Volker is also hooked on the Internet, where he exhibits and sells his paintings on his Web site at www.volkerworld.com. There are hundreds to choose from – 100 alone from the Wild Beasts series, 37 hilarious views of Mt. Fuji and a dozen or so Bubble Pipe Dog renderings. By next spring (or maybe next summer), he hopes to create a virtual gallery where online shoppers can view and purchase the work of local artists.
Volker's art is priced for both the average Joe and the deep-pocket collector – anywhere from $20 a painting to $2,000. This dichotomy reflects Volker's left-wing past (high school dropout, Ohio State art student, radical illustrator for Yippie publications and cook at a Buddhist monastery) and his more centered present (husband, father and homeowner).

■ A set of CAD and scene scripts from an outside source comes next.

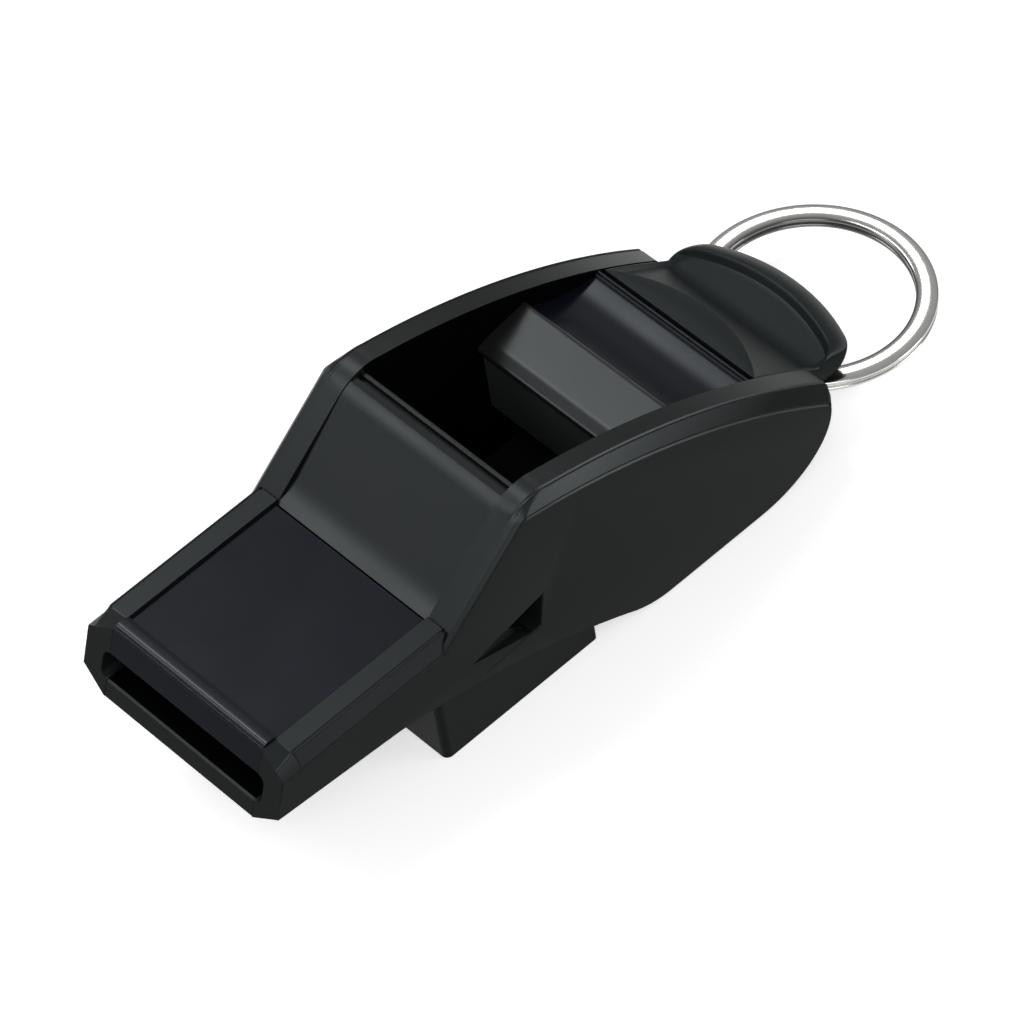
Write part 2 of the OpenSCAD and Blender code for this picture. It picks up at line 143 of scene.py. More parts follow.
# Plastics with a finish of their own: whose colour and whose roughness each one has.
# The partition's colour is lighter than the others, as painted light on it
PLASTICS = {
    "panel_plastic": ("panel", "panel"), "ramp_plastic": ("ramp", "ramp"),
    "labium_plastic": ("labium", "labium"), "tail_plastic": ("tail", "tail"),
    "partition_plastic": ("partition", "tail")}
# Upward parts of the normal between which a face goes from steep to level
STEEP = (0.38, 0.5)
# Colour of the plastic's gloss
GLOSS_TINT = (0.87, 0.97, 1)
# How much of the core's half width a face must turn inward to be one of its walls
INWARD = 0.8
# Share of the plastic's colour that is left deep in the windway and in the chamber, as painted
# shade there
PAINTED_SHADE_TONE = 0.15
# Length of the plastic's clouds in grains, their tones as shares of the colour, and how much
# rougher or smoother they are
CLOUD_GRAINS = 40
CLOUD_TONES = (0.9, 1.1)
CLOUD_SPREAD = 0.04
# The same for the nickel, with its clouds and its drawing marks counted per metre, and the
# depth of the marks in metres
NICKEL_CLOUDS = 900
NICKEL_TONES = (0.92, 1.05)
NICKEL_SPREAD = 0.05
NICKEL_MARKS = 4000
MARK_DEPTH = 0.000002
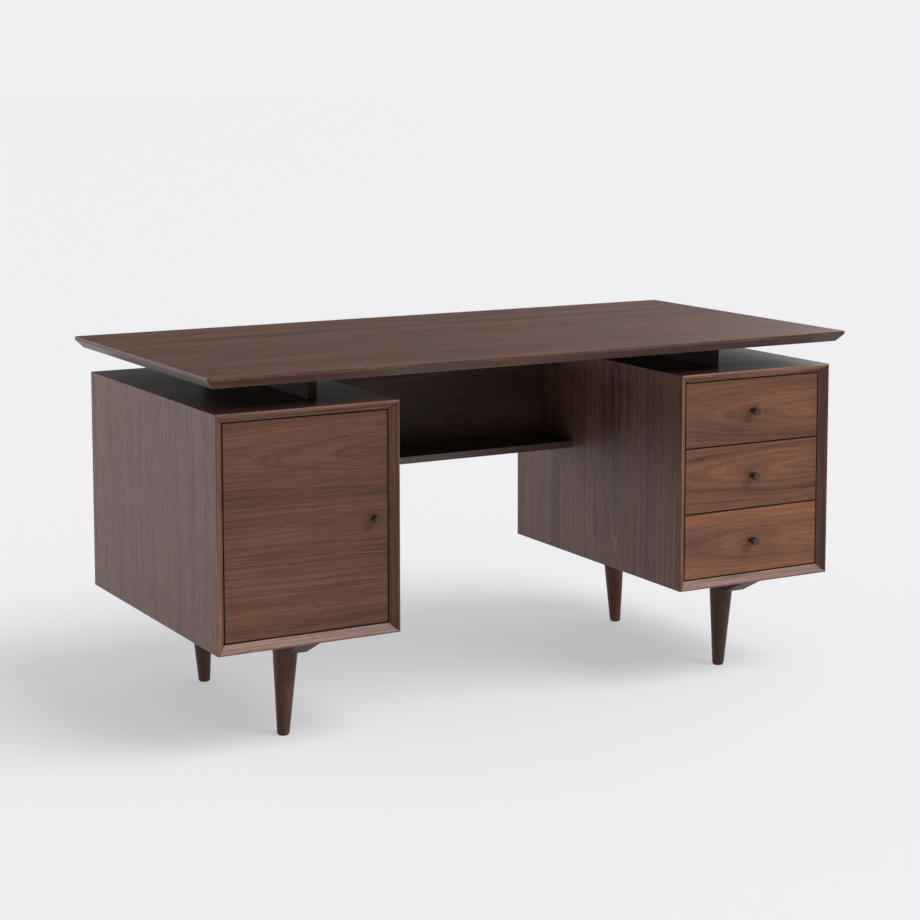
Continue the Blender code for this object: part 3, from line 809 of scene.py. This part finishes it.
# %% Shape the case boards
for side, other, sign in (("left", "right", -1), ("right", "left", 1)):
    for part, outward, face_wood, edge_wood in (
            ("top", (0, 0, 1), level_wood, frame_wood),
            ("bottom", (0, 0, -1), level_wood, frame_wood),
            ("outer_side", (sign, 0, 0), side_wood, stile_woods[side]),
            ("inner_side", (-sign, 0, 0), knee_wood, stile_woods[other])):
        node = f"{side}_case_{part}"
        low, high = corners(node)
        shape = case_board(low, high, outward, high[1] - low[1])
        board = add_piece("mitred_" + node, shape, face_wood, node)
        board.data.materials.append(edge_wood)
        centres = np.empty(len(board.data.polygons) * 3)
        board.data.polygons.foreach_get("center", centres)
        on_edge = centres.reshape(-1, 3)[:, 1] < low[1] + RECESS
        board.data.polygons.foreach_set("material_index", on_edge.astype(int))
print("two mitred cases")

# %% [markdown]
# ## The door and its hinge borings
#
# The door is one eased board with two round borings in its back for the hinge cups. The
# borings are cut with the exact Boolean solver and applied at once, so the piece keeps
# a plain mesh and carries no live modifier.


# %% Turned shapes
def turned(profile, axis, place, sides=48):
    """Point = (radius * cos a, radius * sin a, height), stood on an axis at a place."""
    radius, height = np.asarray(profile, dtype=float).T
    angle = np.linspace(0, 2 * math.pi, sides, endpoint=False)
    x = np.outer(radius, np.cos(angle))
    y = np.outer(radius, np.sin(angle))
    z = np.broadcast_to(height[:, None], x.shape)
    grid = {"Z": (x, y, z), "-Y": (x, -z, y), "Y": (x, z, -y), "X": (z, x, y), "-X": (-z, y, x)}
    return skin(np.stack(grid[axis], axis=-1) + np.asarray(place, dtype=float))


print("turned shapes stand on Z, Y or X")

# %% Shape the door
CUP_RADIUS = 0.0175
CUP_CLEAR = 0.0003
PAST_BACK = 0.02
DOOR_EASE = 0.0009
BORE_BEND = math.radians(40)

door_low, door_high = corners("door")
door = add_piece("eased_door", eased_board(door_low, door_high, DOOR_EASE), door_wood, "door")
door.modifiers.clear()
for level in ("lower", "upper"):
    cup_low, cup_high = corners("hinge_cup_" + level)
    cup_middle = (cup_low + cup_high) / 2
    bore_radius = CUP_RADIUS + CUP_CLEAR
    bore = [(bore_radius, -PAST_BACK),
            (bore_radius, door_high[1] - cup_low[1] + CUP_CLEAR)]
    cutter = solid_object("bore_" + level, turned(
        bore, "-Y", (cup_middle[0], door_high[1], cup_middle[2])))
    cut = door.modifiers.new("bore", "BOOLEAN")
    cut.operation = "DIFFERENCE"
    cut.solver = "EXACT"
    cut.object = cutter
    bpy.context.view_layer.update()
    bored = bpy.data.meshes.new_from_object(
        door.evaluated_get(bpy.context.evaluated_depsgraph_get()))
    door.modifiers.clear()
    door.data = bored
    bpy.data.objects.remove(cutter, do_unlink=True)
door.data.set_sharp_from_angle(angle=BORE_BEND)
even_normals(door)
print("door has", len(door.data.polygons), "faces")

# %% [markdown]
# ## Turned knobs
#
# The small knobs are turned from walnut: a neck that swells into a round head with a
# slightly domed face. One profile of (radius, distance from the front) spun round the
# knob's axis makes them all.

# %% Shape the knobs
KNOB_NECK = 0.0060
KNOB_HEAD = 0.0095
KNOB_RIM = 0.0016
KNOB_DOME = 0.0006


def knob_profile(length):
    """Neck to head along half a cosine wave, then a rounded rim and a shallow dome."""
    share = np.linspace(0, 1, 14)
    flare = (1 - np.cos(math.pi * share)) / 2
    swell = np.stack([KNOB_NECK + (KNOB_HEAD - KNOB_NECK) * flare, 0.75 * length * share],
                     axis=-1)
    face = KNOB_HEAD - KNOB_RIM
    angle = np.linspace(0, math.pi / 2, 6)
    rim = np.stack([face + KNOB_RIM * np.cos(angle),
                    length - KNOB_DOME - KNOB_RIM + KNOB_RIM * np.sin(angle)], axis=-1)
    radius = np.linspace(face, KNOB_DOME, 6)[1:]
    dome = np.stack([radius, length - KNOB_DOME * (radius / face) ** 2], axis=-1)
    return np.vstack([[(KNOB_NECK, 0.0)], swell[1:], rim, dome])


print("knob neck and head:", KNOB_NECK, KNOB_HEAD)

# %% Turn the knobs
knob_wood = wood("knob_walnut", "Y", "Z", (0, 0, 0.44), (0, 0.2), 0.02, 0.05, SOLID_SHADES,
                 rings=2.2, figure=0.4, gloss=0.34, shine=0.55, seed=37.0, tone=0.85)
for node in ("door_knob", "drawer_knob_top", "drawer_knob_middle", "drawer_knob_bottom"):
    low, high = corners(node)
    middle = (low + high) / 2
    shape = turned(knob_profile(high[1] - low[1]), "-Y", (middle[0], high[1], middle[2]))
    add_piece("turned_" + node, shape, knob_wood, node)
print("four knobs")

# %% [markdown]
# ## Legs, battens and pads
#
# Each leg is turned to a straight taper and set into the batten at a slight lean, which
# is a sideways shear that grows with the distance below the top. The batten is a bar
# with its ends cut to a long slant, drawn as a side view and swept across its width. A
# thin pad under each foot keeps the wood off the floor.

# %% Shape the legs and battens
FOOT_PAD = 0.0018
FOOT_RADIUS = 0.0125
PAD_RADIUS = 0.0104
LEG_LEAN = 0.006
POLE = 0.001

pad = bpy.data.materials.new("foot_pad")
pad.use_nodes = True
pad_tree = pad.node_tree
pad_shader = pad_tree.nodes["Principled BSDF"]
pad_place = add_node(pad_tree, "ShaderNodeTexCoord").outputs["Object"]
pad_felt = add_node(pad_tree, "ShaderNodeTexNoise", {"Vector": pad_place, "Scale": 900.0,
                    "Detail": 3.0}).outputs["Fac"]
pad_tree.links.new(ramped(pad_tree, pad_felt, [(0.0, (0.012, 0.011, 0.010)),
                                               (1.0, (0.045, 0.042, 0.040))]),
                   pad_shader.inputs["Base Color"])
pad_shader.inputs["Roughness"].default_value = 0.9

for end, lean in (("front", -LEG_LEAN), ("rear", LEG_LEAN)):
    for side in ("left", "right"):
        node = f"{end}_leg_{side}"
        low, high = corners(node)
        top_radius = (high[1] - low[1]) / 2
        height = high[2] - low[2]
        head_x = (high[0] - top_radius) if lean < 0 else (low[0] + top_radius)
        middle_y = (low[1] + high[1]) / 2
        profile = rounded_line([(POLE, 0), (FOOT_RADIUS, 0), (top_radius, height - FOOT_PAD),
                                (POLE, height - FOOT_PAD)], (0.0022, 0.0006))
        points, faces = turned(profile, "Z", (head_x, middle_y, low[2] + FOOT_PAD), sides=64)
        points[:, 0] += lean * (high[2] - points[:, 2]) / height
        add_piece("turned_" + node, (points, faces), leg_wood, node)
        disc = rounded_line([(POLE, 0), (PAD_RADIUS, 0), (PAD_RADIUS, FOOT_PAD),
                             (POLE, FOOT_PAD)], (0.0004, 0.0002))
        add_piece("pad_" + node, turned(disc, "Z", (head_x + lean, middle_y, low[2])),
                  pad, node, stands_for=False)
print("four legs and four pads")

# %% [markdown]
# The batten's side view is swept across its width. Near both faces it shrinks towards
# its middle along a quarter circle, which eases the long arrises.

# %% Shape the battens
CHAMFER_RUN = 0.066
BATTEN_EASE = 0.0009

for side in ("left", "right"):
    node = "batten_" + side
    low, high = corners(node)
    outline = rounded_line([(low[1], high[2]), (high[1], high[2]),
                            (high[1] - CHAMFER_RUN, low[2]), (low[1] + CHAMFER_RUN, low[2])],
                           (0.0006, 0.0006, 0.004, 0.004), closed=True)
    angle = np.linspace(0, math.pi / 2, 4)
    x = np.concatenate([low[0] + BATTEN_EASE * (1 - np.sin(angle[::-1])),
                        high[0] - BATTEN_EASE * (1 - np.sin(angle))])
    shrink = BATTEN_EASE * (1 - np.concatenate([np.cos(angle[::-1]), np.cos(angle)]))
    towards_middle = np.sign(outline.mean(axis=0) - outline)
    rings = np.empty((len(x), len(outline), 3))
    rings[:, :, 0] = x[:, None]
    rings[:, :, 1:] = outline + shrink[:, None, None] * towards_middle
    add_piece("chamfered_" + node, skin(rings), rail_wood, node)
print("two battens")

# %% [markdown]
# ## Drawer sides, slides and hinges
#
# The drawer sides, the folded slides and the hinge parts already have the right shape in
# the frame. They keep their meshes and get a finish: pale wood for the sides and plated
# steel for the rest. A part that a new eased board stands for is passed over.

# %% Finish the parts that keep their shape
kept = {"drawer_box": drawer_side_wood, "slide_steel": zinc, "hinge_steel": nickel}
finished = 0
for node, obj in frame["nodes"].items():
    material = kept.get(slot_of[node])
    if material is None or "eased_" + node in bpy.data.objects:
        continue
    for index in range(len(obj.material_slots)):
        obj.material_slots[index].material = material
    finished += 1
print(finished, "parts keep their shape")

It seems unlikely, though, that the serious responsibilities associated with being 40something will detract from Volker's offbeat view of the world. After all, this is a man whose paintings include "Bubble Pipe Dog With Illusion of Floating Sausage," "Mt. Fuji and the Cross-Dressing Cowboy," "Aardvark With a Plunger" and "Loch Ness Cat."
"I'm serious about my work, but my work is seldom serious," he says with a smile. "There already is enough serious, dour subject matter in the world. I want people to look at my paintings and laugh because the images tickle a part of their mind that hasn't been touched before."
Even a dog with a toaster hat can see the great good sense in that.